I asked King why neither Fecht nor Munro sought to publish so tantalizing a discovery. “People interested in Egyptology tend not to be interested in Christianity,” she said. “They’re into Pharaonic stuff.” Also, manuscript dealers tend to worry most about financial value, and attitudes differ about whether publication helps or hinders.
But King could not ask. Laukamp died in 2001, Fecht in 2006 and Munro in 2008.
For legal purposes, the 1982 date of the correspondence was crucial, though it may well strike critics as suspiciously convenient. The next year, Egypt would revise its antiquities law to declare that all discoveries after 1983 were the unequivocal property of the Egyptian government.
Though King can read Coptic and has worked with papyri, she would need outside help to authenticate the fragment. She forwarded the photos to AnneMarie Luijendijk, an authority on Coptic papyri and sacred scriptures at Princeton. (King had overseen her dissertation at Harvard.)
Luijendijk took the images to Roger Bagnall, a renowned papyrologist who directs the Institute for the Study of the Ancient World at New York University. Every few weeks, a group of papyrologists in the New York area gather at Bagnall’s Upper West Side apartment to vet new discoveries. Bagnall serves tea, coffee and cookies, and projects images of papyri under discussion onto a screen in his living room. After looking at images of the papyrus, “we were unanimous in believing, yes, this was OK,” Bagnall told me by phone.
It wasn’t until King brought the fragment by train to Bagnall’s office last March that he and Luijendijk reached a firm conclusion. The papyrus’ color and texture, along with the parallel deterioration of the ink and the reeds, were signs of authenticity. Also convincing was the scribe’s middling penmanship. “It’s clear the pen wasn’t perhaps of ideal quality and the writer didn’t have complete control of it,” said Bagnall. “The flow of ink was highly irregular. This wasn’t a high-class professional working with good tools. That is one of the things that tells you it’s real, because a modern scribe wouldn’t do that. You’d have to be really kind of perversely skilled to produce something like this as a fake.”

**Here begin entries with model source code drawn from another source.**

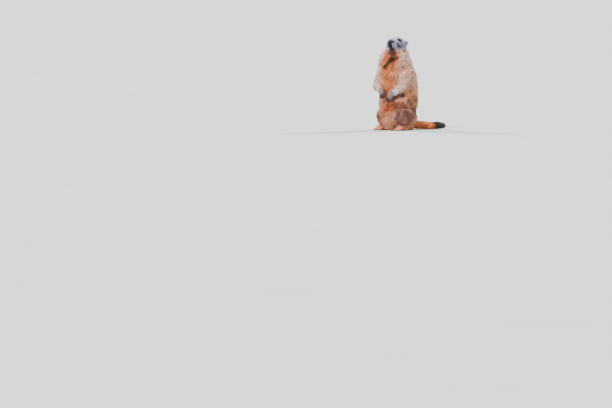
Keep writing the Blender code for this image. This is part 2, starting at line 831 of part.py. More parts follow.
def main():
    remove(*bpy.data.objects)
    body = body_core()
    locks = coat_locks(tree_of(body))
    ruff = [copy_of(piece, "ruff") for piece in locks if max(v.co.z for v in piece.data.vertices) > RUFF_HEIGHT * MM]
    nodes = head(ruff)
    unite(body, locks)
    boolean(body, half_space("floor", ((0, 0, -0.15), (0, 0, 1)), 1), "INTERSECT")
    boolean(body, half_space("below", HEAD_CUT, -1), "INTERSECT")
    for name, side in SIDES:
        foot = hind_foot(name, side)
        hand, wrist_cut = forepaw(name, side)
        boolean(body, grown(foot), "DIFFERENCE")
        near = REGION_MARGIN
        wide = REGION_MARGIN + GAP / MM
        arm = part_off(body, "forearm_" + name, arm_region(name, side, near), arm_region(name, side, wide))
        boolean(arm, half_space("before_wrist", wrist_cut, -1), "INTERSECT")
        boolean(body, grown(hand), "DIFFERENCE")
        shoulder, elbow, wrist = (Vector(mirrored(p, side)) for p in (SHOULDER, ELBOW, WRIST[name]))
        bend = ((shoulder - elbow).normalized() - (wrist - elbow).normalized()).normalized()
        upper = split(arm, "upper_arm_" + name, (tuple(elbow), tuple(bend)))
        leg = part_off(
            body, "hind_leg_" + name, thigh(side, near, REGION_SIDES), thigh(side, wide, REGION_SIDES)
        )
        nodes += [foot, hand, arm, upper, leg]
    tails = [tail(REGION_MARGIN + grow, REGION_SIDES, 1) for grow in (0, GAP / MM)]
    nodes.append(part_off(body, "tail", *tails))
    keep_largest(body)
    nodes.append(split(body, "neck", NECK_CUT))
    nodes.append(split(body, "chest", WAIST_CUT))
    body.name = "abdomen"
    nodes.append(body)
    finish(nodes)


main()
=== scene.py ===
"""An alpine marmot that sits upright on its haunches: its skin, coat, eyes, nose, claws and whiskers.

Sizes are in millimetres and are turned to metres by mm(). The animal faces -Y and its left side is +X.
"""

import logging
import math
from dataclasses import dataclass, field
from enum import Enum

import bmesh
import bpy
import numpy as np
from mathutils import Matrix, Vector
from mathutils.bvhtree import BVHTree
from mathutils.kdtree import KDTree


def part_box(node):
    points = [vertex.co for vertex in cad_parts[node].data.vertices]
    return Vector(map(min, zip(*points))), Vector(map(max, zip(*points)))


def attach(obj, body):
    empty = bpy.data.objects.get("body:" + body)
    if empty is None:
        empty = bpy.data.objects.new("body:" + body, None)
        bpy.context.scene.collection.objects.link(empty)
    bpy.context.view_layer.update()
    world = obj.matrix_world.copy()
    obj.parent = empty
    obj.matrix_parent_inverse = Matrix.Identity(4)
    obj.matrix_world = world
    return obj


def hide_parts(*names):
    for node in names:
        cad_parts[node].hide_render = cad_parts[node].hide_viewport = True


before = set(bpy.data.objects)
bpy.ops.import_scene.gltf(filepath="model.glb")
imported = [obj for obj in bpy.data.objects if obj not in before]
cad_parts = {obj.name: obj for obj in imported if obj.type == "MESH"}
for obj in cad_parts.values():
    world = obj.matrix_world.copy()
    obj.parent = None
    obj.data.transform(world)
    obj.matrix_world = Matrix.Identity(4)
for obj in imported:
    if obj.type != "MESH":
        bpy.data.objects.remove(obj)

LOG = logging.getLogger("marmot")
MM = 0.001
BODY = "root"
BAKE_MAP = "OFBake"
# The colours of skin and tufts: the coat's own colours, with painted shade laid on in places.
HUE = "coat_colour"
SIDES = (("left", 1), ("right", -1))

Row = tuple[float, ...]
Rows = tuple[Row, ...]


# Small tools for places and shapes.


def mm(values: Row) -> Vector:
    """Turns a place in millimetres to metres."""
    return Vector(values) * MM


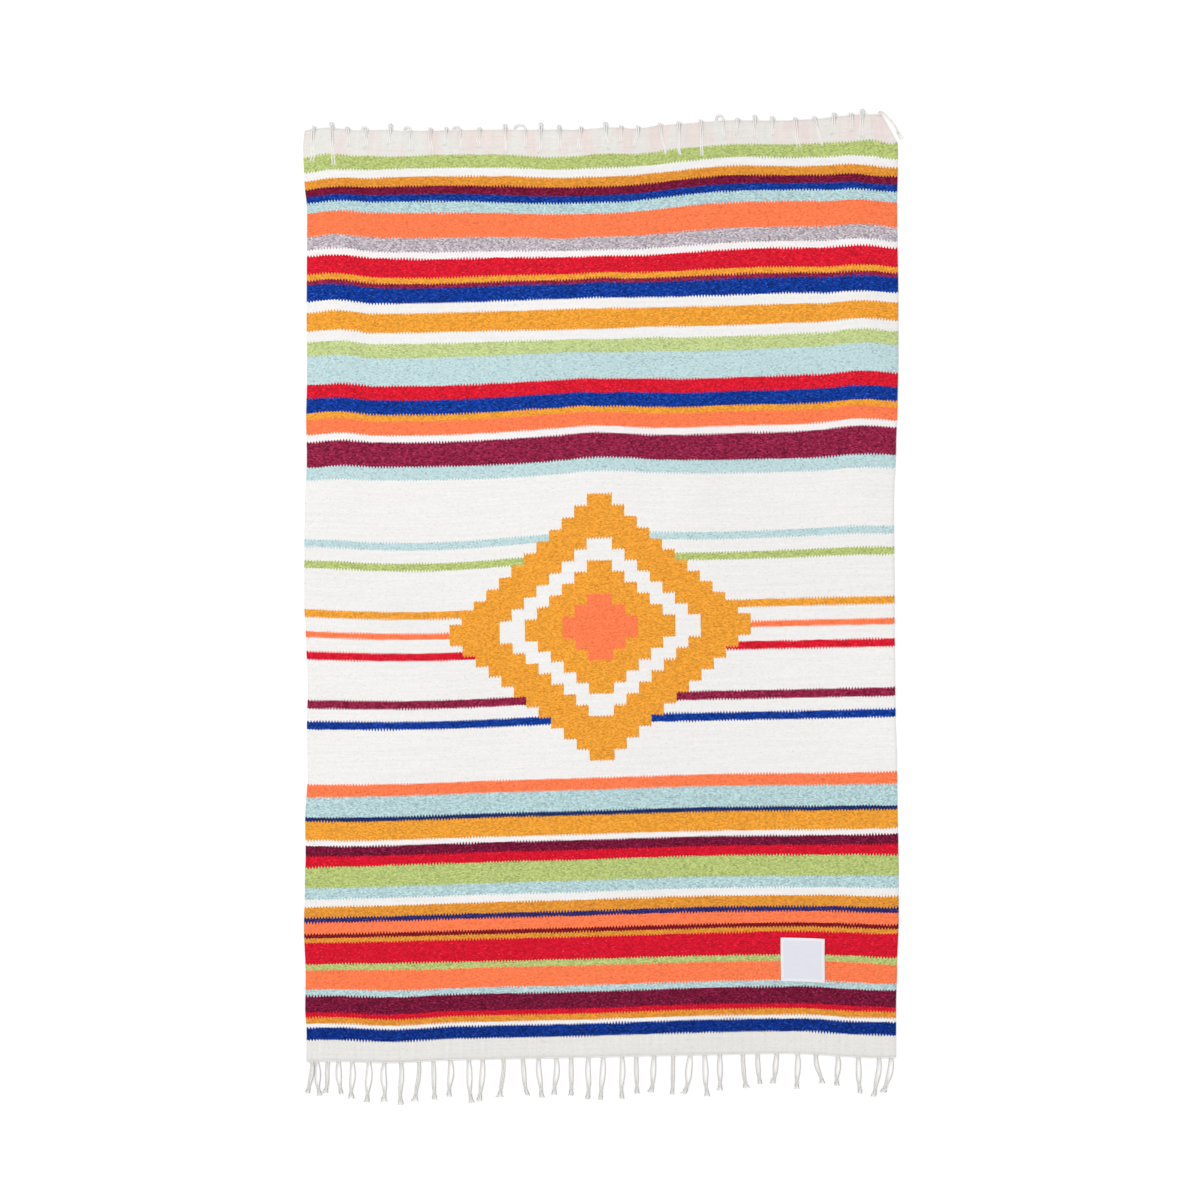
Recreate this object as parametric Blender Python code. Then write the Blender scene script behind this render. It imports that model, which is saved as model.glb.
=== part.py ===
"""A striped serape blanket with knotted fringe at both ends, lying flat with its face up.

Sizes below are in millimetres and the meshes are made in metres, with +Z up. The cloth's length
runs along +Y from its foot to its head. The origin is on the floor, under the middle of the
outline.
"""

import math
import random
from typing import NamedTuple

import bmesh
import bpy
from mathutils import Vector

METRES = 0.001
ACROSS = Vector((1, 0, 0))
SMOOTH_UP_TO = math.radians(40)

# The cloth, as woven. Its length is measured over the twined edge at each end.
CLOTH_WIDTH = 1220.0
TWINED_LENGTH = 1925.0
EDGE_DEPTH = 3.2
CLOTH_WALL = 2.4
SEAM_GAP = 0.3
HALF_WIDTH = CLOTH_WIDTH / 2
CLOTH_FOOT = EDGE_DEPTH + SEAM_GAP
CLOTH_HEAD = TWINED_LENGTH - CLOTH_FOOT

# The wefts climb from the left selvedge to the right one
WEFT_SLOPE = 0.0205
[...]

The Sahidic dialect of Coptic and the style of the handwriting, with letters whose tails do not stray above or below the line, reminded Luijendijk of texts from Nag Hammadi and elsewhere and helped her and Bagnall date the fragment to the second half of the fourth century A.D. and place its probable origins in Upper Egypt.

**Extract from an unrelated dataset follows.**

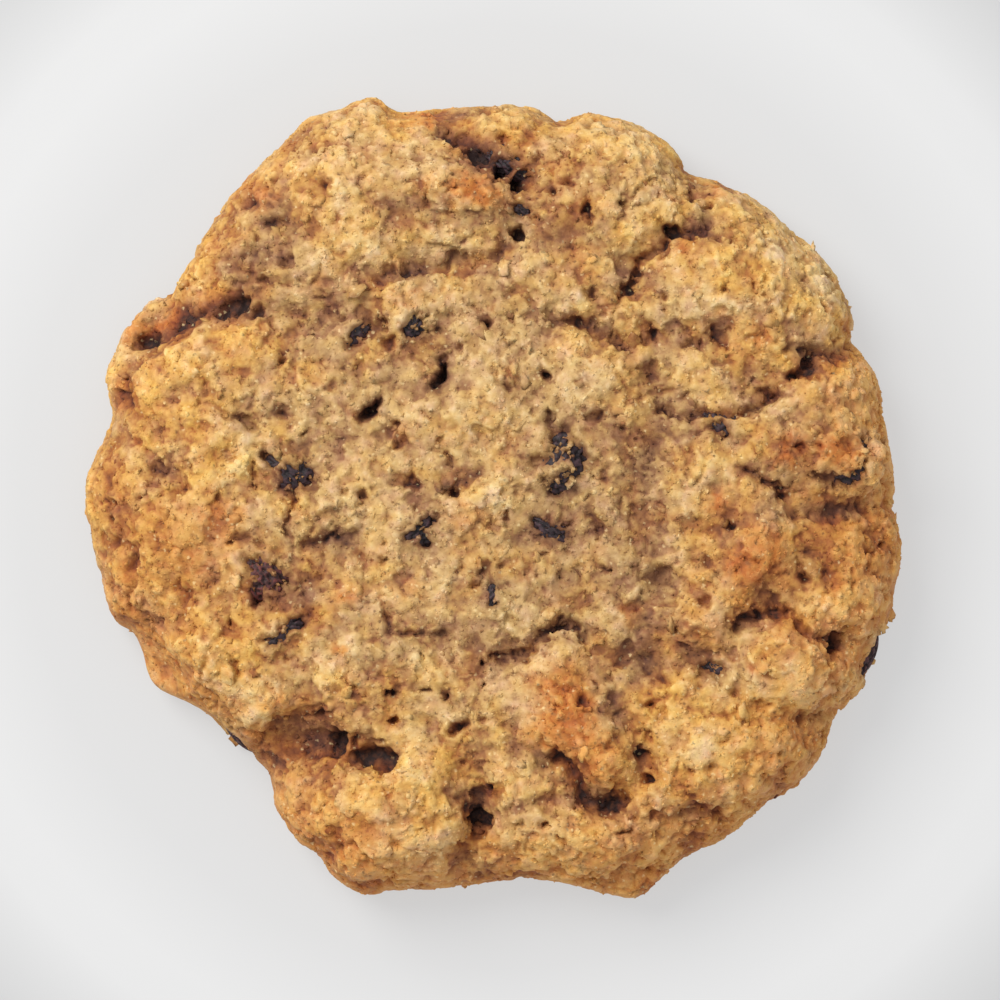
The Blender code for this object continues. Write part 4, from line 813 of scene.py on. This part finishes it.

The fragment’s rough edges suggest that it had been cut from a larger manuscript; experts told me that some dealers, keener on profit than preservation, will dice up a text for maximum return. The presence of writing on both sides indicated it was part of a codex—or book—rather than a scroll.
In Luijendijk’s judgment, the scribe’s handwriting—functional, but not refined—suggests that this gospel was read not in a church, where more elegant calligraphy prevailed, but by early Christians who gathered in homes for private study. “Something like a Bible study group,” Luijendijk told me.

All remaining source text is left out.